Upon returning to the school I was called to Dr. Sheldon's office and advised to ignore future insults. In other words, I was told to practice the philosophy of non-resistance. I said, as gently as I knew how, that my constitution was so organized that I could not follow this advice. I promised to continue minding my own business, but when insulted I should defend myself. Dr. Sheldon smiled and made no further comment.
Already the boys had put their stamp of approval on my conduct. What would the girls say, especially one particular girl? I was fearful. To my surprise they came to me in groups commending me more than the boys had done.

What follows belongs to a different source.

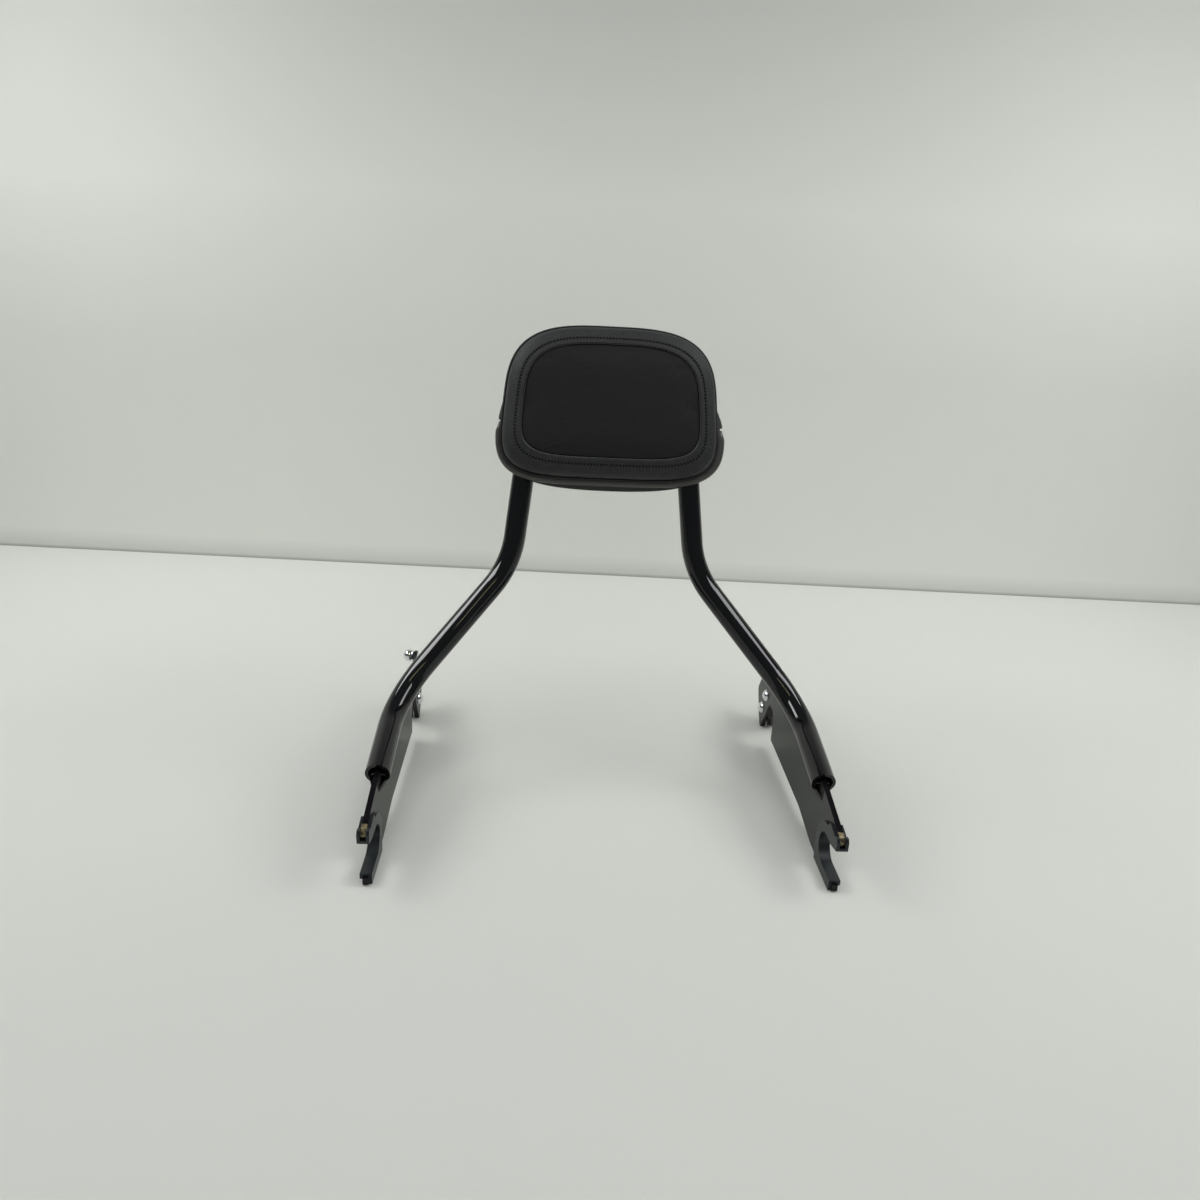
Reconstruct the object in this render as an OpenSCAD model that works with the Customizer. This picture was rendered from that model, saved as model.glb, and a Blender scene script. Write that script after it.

For weeks the city "toughs" pointed me out on the streets and gave me full right of way. I give this incident for two reasons. First, I wish my readers to know that I do not belong to that class of good and brave men who have never been arrested. This does not mean that I advocate breaking the law, I simply mean that I believe in observing the law if one has to break it in order to obey it. Second, I wish to encourage American Youth to resent, when necessary, insults with their fists. Physical force is, under certain circumstances, quite as valuable as moral force. In other words, it is sometimes necessary to use physical force in order to exert moral force. I have never said to my students, "Don't fight." Instead, I have said, "When there is not an appointed officer present, use your fists in protecting mother, wife, sweetheart, or sister. Yes, if necessary, use your fists in concretely expressing your love for your country and your country's flag." Like the Irishmen, I am for peace if I have to fight for it.
Note: Owego and Oswego are frequently confused. The Owego Academy was in Owego, Tioga County and was verified by the references to Senator Platt and Pastor J. C. Beecher. Oswego and Oswego Normal are located in Oswego County on the southeast shore of Lake Ontario. The page headings carry the corrected place reference for the chapter: Owego Academy.